# Collected data start

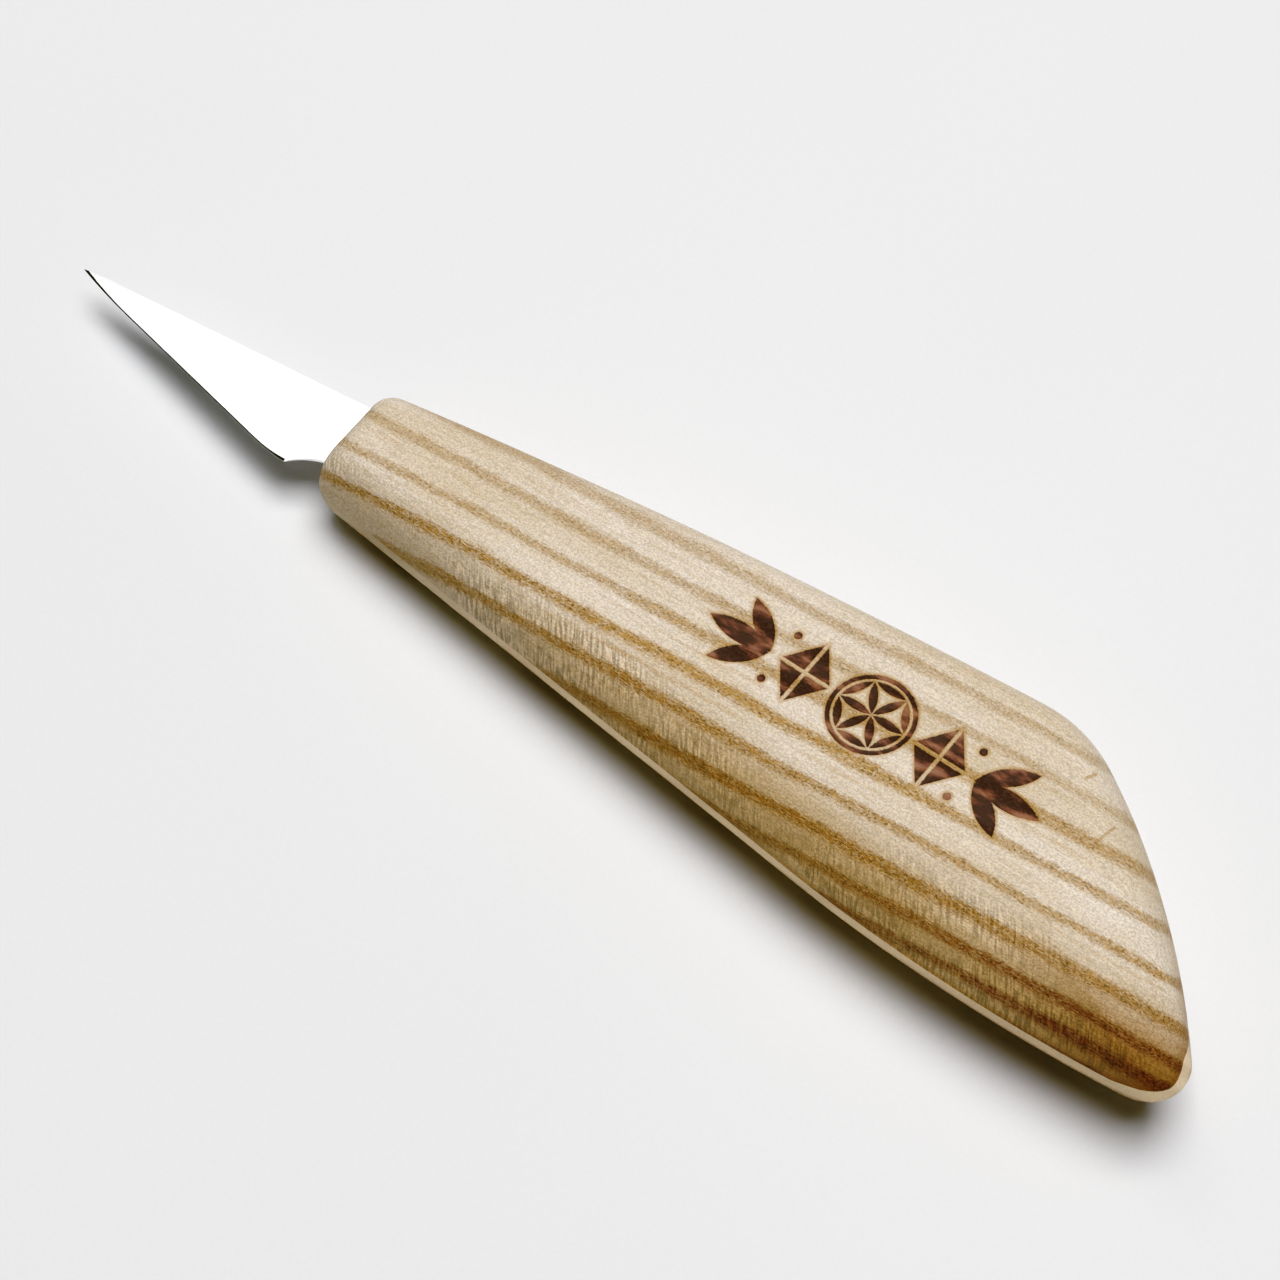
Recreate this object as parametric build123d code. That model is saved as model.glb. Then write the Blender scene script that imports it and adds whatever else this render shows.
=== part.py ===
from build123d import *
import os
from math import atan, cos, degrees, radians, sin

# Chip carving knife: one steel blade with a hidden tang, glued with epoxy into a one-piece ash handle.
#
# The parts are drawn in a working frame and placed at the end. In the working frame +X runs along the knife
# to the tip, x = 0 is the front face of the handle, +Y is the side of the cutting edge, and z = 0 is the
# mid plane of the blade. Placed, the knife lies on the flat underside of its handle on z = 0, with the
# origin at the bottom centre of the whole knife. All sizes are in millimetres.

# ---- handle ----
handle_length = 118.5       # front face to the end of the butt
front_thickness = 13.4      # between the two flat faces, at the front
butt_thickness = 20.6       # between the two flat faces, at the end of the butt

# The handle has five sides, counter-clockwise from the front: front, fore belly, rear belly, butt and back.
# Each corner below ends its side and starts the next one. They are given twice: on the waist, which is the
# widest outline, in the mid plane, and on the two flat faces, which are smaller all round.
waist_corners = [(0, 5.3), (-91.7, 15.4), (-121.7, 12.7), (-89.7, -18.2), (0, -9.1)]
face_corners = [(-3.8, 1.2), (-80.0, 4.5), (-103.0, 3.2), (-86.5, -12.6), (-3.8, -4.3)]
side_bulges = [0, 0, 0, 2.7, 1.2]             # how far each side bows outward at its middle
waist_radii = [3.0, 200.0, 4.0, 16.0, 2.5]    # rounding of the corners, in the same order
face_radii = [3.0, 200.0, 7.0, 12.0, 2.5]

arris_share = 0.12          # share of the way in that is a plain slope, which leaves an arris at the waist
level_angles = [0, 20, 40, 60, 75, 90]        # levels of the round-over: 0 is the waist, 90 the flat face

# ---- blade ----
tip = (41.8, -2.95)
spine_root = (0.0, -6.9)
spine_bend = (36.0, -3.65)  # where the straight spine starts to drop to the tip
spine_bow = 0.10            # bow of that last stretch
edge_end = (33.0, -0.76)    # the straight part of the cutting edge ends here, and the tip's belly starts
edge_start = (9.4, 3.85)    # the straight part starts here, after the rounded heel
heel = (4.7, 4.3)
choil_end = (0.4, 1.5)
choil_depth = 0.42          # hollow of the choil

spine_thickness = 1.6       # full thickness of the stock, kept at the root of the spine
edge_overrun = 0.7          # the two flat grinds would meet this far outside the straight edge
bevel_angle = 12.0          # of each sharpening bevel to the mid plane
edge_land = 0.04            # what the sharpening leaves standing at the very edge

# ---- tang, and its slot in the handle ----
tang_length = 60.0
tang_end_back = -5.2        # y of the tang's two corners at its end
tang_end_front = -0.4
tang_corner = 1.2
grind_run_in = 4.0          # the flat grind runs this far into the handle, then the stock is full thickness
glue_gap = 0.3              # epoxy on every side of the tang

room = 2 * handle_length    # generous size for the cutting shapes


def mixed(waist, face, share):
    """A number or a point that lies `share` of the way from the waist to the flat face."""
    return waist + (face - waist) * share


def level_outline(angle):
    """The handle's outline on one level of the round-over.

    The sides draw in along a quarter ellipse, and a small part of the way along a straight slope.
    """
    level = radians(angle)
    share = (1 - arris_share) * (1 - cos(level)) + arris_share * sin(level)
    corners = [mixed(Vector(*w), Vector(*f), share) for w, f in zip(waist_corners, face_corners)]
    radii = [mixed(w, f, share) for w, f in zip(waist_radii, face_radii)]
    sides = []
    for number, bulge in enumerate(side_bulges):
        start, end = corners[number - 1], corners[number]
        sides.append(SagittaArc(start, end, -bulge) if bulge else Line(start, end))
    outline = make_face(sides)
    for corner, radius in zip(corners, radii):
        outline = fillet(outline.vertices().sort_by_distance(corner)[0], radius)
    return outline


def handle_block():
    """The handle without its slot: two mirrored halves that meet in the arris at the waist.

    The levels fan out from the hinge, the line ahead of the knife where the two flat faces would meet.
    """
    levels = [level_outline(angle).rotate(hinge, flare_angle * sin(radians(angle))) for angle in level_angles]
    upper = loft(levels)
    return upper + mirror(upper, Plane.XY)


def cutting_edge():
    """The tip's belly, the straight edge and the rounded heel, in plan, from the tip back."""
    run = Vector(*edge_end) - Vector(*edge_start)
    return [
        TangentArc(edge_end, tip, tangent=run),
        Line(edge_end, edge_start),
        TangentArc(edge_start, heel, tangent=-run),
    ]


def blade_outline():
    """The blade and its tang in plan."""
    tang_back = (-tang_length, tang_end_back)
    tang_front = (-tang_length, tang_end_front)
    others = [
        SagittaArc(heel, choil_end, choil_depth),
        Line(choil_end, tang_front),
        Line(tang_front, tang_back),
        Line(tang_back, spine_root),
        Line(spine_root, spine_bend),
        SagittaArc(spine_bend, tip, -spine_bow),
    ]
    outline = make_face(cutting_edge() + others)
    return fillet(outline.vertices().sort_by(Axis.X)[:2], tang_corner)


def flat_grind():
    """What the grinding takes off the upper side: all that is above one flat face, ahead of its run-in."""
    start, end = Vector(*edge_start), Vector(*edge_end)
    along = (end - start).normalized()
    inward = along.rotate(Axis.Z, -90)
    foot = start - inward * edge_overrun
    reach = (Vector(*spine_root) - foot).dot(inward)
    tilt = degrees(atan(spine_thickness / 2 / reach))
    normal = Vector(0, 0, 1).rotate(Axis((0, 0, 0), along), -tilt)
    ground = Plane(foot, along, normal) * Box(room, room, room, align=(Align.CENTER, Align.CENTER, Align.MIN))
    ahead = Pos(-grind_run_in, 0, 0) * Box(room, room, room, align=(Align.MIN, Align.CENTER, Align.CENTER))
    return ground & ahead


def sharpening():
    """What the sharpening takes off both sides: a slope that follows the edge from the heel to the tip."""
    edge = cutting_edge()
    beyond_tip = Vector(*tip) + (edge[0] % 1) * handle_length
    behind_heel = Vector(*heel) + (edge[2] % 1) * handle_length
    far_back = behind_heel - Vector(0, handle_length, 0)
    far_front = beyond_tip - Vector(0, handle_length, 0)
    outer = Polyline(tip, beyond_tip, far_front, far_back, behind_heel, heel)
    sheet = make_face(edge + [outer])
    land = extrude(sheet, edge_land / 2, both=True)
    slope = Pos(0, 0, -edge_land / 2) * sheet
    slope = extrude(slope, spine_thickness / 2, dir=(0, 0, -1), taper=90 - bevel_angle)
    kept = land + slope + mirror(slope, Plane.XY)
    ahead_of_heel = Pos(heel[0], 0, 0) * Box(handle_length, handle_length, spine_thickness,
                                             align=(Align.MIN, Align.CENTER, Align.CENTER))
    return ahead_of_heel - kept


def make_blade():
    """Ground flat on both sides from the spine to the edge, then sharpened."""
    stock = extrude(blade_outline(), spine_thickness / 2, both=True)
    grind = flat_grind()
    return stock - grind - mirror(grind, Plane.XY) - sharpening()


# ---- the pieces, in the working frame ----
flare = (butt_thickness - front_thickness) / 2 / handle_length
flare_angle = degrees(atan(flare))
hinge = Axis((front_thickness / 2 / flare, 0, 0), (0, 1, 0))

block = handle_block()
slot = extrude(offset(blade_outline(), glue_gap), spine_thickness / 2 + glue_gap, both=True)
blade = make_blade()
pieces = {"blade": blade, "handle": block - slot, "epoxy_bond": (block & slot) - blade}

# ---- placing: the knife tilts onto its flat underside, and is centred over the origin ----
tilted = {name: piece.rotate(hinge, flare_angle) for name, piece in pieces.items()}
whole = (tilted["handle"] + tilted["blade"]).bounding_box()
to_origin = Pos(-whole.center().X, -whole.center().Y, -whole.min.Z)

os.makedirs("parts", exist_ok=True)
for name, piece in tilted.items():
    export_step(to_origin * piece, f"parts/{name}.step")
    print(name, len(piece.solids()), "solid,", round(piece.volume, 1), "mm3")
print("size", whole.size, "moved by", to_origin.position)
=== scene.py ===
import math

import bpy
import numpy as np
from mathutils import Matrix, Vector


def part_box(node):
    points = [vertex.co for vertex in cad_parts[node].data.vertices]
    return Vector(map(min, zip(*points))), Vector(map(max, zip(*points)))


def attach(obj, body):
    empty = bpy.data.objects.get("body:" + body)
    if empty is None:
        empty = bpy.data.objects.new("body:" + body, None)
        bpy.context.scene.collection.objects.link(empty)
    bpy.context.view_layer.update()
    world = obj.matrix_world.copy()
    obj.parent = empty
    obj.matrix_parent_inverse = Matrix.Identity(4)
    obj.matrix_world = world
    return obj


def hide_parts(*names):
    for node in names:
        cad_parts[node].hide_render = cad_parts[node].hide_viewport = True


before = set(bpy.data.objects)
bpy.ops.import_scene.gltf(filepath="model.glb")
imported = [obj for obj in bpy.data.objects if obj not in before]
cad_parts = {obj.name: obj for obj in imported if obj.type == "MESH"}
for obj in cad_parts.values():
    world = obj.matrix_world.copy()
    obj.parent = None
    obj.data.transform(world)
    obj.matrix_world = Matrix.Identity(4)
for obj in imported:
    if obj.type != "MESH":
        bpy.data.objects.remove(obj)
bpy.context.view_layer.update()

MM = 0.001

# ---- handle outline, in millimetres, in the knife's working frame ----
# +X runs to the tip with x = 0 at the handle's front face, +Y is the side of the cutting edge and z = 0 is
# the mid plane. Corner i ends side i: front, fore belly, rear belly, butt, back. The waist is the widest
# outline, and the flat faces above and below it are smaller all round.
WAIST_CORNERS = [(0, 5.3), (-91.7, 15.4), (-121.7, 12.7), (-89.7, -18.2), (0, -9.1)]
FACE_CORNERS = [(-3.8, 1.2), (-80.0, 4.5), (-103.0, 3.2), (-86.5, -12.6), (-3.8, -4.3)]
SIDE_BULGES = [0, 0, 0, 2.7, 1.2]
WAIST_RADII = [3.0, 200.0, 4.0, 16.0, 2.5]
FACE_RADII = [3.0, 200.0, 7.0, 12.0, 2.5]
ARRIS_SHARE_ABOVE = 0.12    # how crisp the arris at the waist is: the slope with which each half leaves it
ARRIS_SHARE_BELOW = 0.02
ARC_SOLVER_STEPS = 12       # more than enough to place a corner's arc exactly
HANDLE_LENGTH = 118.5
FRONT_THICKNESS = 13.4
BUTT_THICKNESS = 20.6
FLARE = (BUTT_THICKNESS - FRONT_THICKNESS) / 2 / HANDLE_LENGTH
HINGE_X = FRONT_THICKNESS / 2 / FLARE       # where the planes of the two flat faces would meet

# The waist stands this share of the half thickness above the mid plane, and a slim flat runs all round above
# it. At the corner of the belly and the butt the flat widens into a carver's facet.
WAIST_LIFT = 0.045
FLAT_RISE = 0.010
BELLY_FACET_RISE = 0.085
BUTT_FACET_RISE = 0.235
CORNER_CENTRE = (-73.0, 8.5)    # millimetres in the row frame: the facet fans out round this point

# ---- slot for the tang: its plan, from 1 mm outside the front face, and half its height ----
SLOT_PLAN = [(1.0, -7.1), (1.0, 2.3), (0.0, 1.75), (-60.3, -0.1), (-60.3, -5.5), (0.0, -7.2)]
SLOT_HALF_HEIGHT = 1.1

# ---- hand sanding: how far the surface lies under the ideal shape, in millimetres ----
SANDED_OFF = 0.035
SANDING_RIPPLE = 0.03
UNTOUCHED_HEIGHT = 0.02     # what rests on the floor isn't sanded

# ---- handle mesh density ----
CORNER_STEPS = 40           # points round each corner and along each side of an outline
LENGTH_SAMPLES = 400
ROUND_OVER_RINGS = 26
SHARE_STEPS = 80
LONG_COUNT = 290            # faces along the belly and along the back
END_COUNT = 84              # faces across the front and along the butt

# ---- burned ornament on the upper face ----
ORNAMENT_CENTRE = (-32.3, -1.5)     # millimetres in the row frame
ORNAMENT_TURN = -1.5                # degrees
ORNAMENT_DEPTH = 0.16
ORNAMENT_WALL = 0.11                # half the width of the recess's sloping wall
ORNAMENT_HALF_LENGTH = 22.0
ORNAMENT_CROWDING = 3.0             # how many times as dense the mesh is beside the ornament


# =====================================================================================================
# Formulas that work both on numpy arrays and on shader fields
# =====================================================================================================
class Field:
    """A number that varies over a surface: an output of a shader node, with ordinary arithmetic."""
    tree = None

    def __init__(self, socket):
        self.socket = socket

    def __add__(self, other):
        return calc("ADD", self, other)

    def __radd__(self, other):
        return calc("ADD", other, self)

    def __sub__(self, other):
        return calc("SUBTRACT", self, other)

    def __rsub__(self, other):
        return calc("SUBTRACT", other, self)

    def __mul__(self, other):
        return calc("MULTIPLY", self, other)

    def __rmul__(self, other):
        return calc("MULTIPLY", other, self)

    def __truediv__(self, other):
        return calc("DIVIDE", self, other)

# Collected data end

## Brief
Exactly as written, return the lines from the line containing "# ---- placing: the" through the line containing "cad_parts[node].hide_render = cad_parts[node].hide_viewport", both included.

## Task output
# ---- placing: the knife tilts onto its flat underside, and is centred over the origin ----
tilted = {name: piece.rotate(hinge, flare_angle) for name, piece in pieces.items()}
whole = (tilted["handle"] + tilted["blade"]).bounding_box()
to_origin = Pos(-whole.center().X, -whole.center().Y, -whole.min.Z)

os.makedirs("parts", exist_ok=True)
for name, piece in tilted.items():
    export_step(to_origin * piece, f"parts/{name}.step")
    print(name, len(piece.solids()), "solid,", round(piece.volume, 1), "mm3")
print("size", whole.size, "moved by", to_origin.position)
=== scene.py ===
import math

import bpy
import numpy as np
from mathutils import Matrix, Vector


def part_box(node):
    points = [vertex.co for vertex in cad_parts[node].data.vertices]
    return Vector(map(min, zip(*points))), Vector(map(max, zip(*points)))


def attach(obj, body):
    empty = bpy.data.objects.get("body:" + body)
    if empty is None:
        empty = bpy.data.objects.new("body:" + body, None)
        bpy.context.scene.collection.objects.link(empty)
    bpy.context.view_layer.update()
    world = obj.matrix_world.copy()
    obj.parent = empty
    obj.matrix_parent_inverse = Matrix.Identity(4)
    obj.matrix_world = world
    return obj


def hide_parts(*names):
    for node in names:
        cad_parts[node].hide_render = cad_parts[node].hide_viewport = True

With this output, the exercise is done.